** Begin **

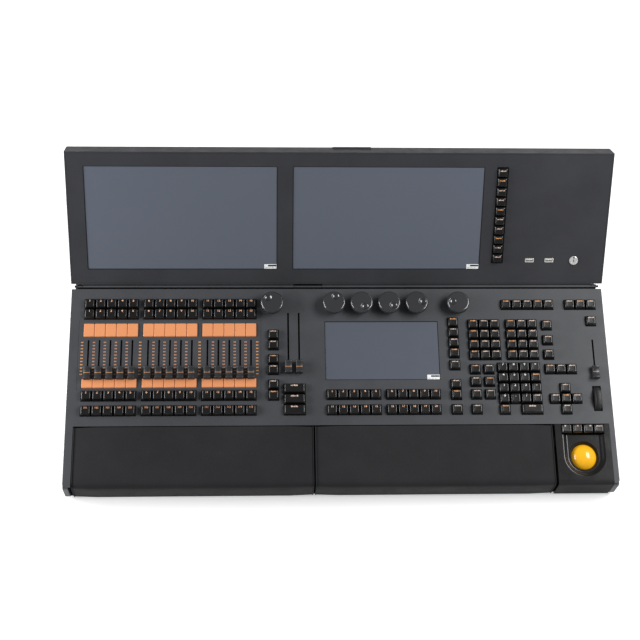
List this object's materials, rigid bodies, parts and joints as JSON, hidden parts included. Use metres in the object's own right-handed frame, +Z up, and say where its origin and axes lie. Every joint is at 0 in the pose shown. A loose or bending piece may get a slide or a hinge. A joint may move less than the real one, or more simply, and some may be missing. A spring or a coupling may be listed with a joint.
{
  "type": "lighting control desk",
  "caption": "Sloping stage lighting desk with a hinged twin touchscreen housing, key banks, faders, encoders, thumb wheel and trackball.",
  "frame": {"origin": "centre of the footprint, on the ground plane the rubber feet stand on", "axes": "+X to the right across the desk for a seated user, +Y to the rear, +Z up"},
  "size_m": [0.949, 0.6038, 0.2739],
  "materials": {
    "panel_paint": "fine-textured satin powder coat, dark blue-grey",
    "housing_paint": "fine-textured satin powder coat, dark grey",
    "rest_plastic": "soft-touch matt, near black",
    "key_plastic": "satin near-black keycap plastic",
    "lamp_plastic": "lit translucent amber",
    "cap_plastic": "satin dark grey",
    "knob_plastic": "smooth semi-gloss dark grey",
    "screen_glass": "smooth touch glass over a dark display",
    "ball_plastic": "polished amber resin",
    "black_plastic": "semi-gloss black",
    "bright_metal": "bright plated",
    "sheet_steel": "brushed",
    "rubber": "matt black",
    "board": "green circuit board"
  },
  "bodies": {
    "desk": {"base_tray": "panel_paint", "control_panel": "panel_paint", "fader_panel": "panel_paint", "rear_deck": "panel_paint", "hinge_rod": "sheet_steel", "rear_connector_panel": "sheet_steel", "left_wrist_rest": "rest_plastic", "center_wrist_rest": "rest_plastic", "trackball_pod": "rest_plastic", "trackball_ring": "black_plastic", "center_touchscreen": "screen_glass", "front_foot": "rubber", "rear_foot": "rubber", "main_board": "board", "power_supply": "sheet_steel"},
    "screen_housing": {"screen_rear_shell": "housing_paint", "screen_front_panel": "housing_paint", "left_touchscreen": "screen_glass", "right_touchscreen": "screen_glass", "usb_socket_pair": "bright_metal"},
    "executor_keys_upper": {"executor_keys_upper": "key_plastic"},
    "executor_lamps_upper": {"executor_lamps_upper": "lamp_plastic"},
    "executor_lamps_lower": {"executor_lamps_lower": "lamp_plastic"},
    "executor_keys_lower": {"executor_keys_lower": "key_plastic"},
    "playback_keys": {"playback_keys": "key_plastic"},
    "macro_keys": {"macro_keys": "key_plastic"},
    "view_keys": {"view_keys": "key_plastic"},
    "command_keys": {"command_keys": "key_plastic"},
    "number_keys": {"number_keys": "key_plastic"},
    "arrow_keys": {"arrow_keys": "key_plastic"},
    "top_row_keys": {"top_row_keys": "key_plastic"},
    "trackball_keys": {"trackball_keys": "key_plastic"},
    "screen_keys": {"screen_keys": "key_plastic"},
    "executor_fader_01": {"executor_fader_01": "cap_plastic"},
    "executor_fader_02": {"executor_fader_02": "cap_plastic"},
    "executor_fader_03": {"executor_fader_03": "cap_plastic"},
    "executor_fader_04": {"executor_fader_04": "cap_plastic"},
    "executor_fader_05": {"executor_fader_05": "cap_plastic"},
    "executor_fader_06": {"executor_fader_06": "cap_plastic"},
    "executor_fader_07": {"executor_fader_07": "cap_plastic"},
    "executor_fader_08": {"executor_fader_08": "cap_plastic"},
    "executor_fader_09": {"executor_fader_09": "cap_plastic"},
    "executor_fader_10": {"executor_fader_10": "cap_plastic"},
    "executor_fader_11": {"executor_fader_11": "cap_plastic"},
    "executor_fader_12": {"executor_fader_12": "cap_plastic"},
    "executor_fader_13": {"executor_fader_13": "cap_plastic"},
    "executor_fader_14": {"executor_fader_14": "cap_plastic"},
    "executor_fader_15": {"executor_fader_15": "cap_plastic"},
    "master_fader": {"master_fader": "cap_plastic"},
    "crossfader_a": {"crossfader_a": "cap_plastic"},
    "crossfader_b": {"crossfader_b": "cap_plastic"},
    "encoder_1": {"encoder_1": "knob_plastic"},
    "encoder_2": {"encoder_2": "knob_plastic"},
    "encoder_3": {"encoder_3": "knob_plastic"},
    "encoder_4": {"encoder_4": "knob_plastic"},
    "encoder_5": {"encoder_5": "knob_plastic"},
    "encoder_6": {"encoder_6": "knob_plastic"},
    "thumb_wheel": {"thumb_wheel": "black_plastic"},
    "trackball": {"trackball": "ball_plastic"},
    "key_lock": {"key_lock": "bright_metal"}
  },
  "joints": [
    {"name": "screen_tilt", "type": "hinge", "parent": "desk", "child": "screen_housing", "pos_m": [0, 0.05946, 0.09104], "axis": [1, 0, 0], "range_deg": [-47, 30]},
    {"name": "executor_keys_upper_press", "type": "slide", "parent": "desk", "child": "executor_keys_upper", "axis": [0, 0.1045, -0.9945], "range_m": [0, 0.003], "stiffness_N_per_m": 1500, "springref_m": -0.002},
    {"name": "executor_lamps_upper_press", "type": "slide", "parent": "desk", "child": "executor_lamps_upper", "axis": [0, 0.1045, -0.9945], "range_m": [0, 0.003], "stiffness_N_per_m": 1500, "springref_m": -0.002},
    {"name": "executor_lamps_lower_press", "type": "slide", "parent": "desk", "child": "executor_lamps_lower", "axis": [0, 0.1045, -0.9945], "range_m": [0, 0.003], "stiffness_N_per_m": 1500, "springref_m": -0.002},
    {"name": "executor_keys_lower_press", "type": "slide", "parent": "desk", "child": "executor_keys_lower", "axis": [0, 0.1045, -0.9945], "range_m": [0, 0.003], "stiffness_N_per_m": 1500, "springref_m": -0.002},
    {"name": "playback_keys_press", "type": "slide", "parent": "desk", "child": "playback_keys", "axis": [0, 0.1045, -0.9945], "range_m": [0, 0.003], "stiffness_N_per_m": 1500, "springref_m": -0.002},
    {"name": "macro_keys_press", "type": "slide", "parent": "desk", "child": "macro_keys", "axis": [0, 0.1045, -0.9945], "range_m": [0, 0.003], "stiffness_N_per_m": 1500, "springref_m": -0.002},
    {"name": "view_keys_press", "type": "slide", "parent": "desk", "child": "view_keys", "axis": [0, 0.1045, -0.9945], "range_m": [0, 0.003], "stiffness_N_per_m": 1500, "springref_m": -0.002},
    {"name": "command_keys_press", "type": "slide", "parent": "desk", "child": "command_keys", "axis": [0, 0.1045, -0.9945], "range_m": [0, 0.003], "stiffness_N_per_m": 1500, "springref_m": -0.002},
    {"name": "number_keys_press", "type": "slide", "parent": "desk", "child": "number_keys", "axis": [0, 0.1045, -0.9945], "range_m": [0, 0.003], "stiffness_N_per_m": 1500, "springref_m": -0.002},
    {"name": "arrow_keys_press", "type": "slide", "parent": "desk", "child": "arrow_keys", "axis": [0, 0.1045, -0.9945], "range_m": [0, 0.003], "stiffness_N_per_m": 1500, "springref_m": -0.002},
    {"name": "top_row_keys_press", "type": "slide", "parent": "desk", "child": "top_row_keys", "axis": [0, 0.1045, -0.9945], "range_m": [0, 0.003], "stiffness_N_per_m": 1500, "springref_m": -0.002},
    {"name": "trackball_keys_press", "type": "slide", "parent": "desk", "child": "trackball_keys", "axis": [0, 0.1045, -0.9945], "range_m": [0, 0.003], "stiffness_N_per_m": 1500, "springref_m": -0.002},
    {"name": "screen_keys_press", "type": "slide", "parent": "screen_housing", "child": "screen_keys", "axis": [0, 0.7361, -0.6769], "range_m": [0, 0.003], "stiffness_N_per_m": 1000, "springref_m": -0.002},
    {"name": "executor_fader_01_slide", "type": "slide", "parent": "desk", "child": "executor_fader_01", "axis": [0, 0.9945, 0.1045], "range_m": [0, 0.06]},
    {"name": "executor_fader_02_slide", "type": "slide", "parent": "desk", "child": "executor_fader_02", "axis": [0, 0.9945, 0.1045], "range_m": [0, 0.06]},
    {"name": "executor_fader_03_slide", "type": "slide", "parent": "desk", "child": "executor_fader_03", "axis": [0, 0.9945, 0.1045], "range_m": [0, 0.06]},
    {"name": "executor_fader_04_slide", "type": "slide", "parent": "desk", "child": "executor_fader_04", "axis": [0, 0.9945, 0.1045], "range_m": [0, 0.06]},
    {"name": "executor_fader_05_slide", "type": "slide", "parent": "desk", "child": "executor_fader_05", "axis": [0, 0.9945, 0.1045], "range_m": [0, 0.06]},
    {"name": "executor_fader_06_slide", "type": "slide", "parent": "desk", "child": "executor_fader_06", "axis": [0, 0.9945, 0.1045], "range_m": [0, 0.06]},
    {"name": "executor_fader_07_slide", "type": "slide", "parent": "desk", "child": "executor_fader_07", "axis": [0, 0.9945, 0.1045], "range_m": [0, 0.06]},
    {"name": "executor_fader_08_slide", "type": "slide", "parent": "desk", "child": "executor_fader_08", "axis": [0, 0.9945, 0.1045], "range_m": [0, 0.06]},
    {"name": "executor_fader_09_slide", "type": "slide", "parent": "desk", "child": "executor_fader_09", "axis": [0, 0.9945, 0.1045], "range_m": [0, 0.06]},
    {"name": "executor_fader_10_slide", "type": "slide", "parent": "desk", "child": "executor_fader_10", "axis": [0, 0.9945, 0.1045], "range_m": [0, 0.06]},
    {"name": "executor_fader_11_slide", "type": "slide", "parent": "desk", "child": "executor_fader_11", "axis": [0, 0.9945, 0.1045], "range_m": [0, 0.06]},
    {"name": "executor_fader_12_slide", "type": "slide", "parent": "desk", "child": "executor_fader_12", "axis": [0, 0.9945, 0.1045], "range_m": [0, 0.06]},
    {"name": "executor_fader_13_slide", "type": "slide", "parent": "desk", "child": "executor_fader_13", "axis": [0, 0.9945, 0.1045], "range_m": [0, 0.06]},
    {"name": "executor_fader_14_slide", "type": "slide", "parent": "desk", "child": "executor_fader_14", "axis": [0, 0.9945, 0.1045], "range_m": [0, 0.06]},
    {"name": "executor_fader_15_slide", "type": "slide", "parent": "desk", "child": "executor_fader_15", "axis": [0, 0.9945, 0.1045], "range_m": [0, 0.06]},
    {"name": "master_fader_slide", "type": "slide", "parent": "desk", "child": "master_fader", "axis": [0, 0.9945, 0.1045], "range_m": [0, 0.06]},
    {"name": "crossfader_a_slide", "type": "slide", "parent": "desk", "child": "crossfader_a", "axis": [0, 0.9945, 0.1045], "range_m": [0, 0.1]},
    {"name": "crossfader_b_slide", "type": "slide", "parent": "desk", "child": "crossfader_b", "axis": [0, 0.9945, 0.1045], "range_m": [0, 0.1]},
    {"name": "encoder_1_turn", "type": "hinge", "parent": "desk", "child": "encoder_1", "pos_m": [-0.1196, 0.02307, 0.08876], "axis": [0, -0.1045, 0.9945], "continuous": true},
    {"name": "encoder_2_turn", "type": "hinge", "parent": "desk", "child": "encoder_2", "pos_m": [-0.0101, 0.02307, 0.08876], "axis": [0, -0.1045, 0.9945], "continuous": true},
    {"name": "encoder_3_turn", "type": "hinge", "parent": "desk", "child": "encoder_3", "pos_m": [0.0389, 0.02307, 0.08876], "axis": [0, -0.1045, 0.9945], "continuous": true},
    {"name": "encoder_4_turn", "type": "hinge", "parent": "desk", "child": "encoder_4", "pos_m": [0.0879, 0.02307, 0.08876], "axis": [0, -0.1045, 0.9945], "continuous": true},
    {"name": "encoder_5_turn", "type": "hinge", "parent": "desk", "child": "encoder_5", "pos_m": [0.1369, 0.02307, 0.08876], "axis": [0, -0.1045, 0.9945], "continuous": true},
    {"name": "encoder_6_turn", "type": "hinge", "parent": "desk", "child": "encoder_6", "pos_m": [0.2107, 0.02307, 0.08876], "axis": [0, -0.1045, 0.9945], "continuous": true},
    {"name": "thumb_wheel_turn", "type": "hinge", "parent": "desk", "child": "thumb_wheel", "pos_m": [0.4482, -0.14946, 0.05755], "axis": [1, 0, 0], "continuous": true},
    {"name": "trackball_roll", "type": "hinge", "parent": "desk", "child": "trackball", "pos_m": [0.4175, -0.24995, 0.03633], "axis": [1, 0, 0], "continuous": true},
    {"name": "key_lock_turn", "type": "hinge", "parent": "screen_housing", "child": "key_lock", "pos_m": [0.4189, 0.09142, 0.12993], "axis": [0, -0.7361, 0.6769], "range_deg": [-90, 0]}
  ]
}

** End **

### [Short problem]
Scan the lines for the string "bodies". Pick out every line that has it.

### [Exercise output]
List this object's materials, rigid bodies, parts and joints as JSON, hidden parts included. Use metres in the object's own right-handed frame, +Z up, and say where its origin and axes lie. Every joint is at 0 in the pose shown. A loose or bending piece may get a slide or a hinge. A joint may move less than the real one, or more simply, and some may be missing. A spring or a coupling may be listed with a joint.
  "bodies": {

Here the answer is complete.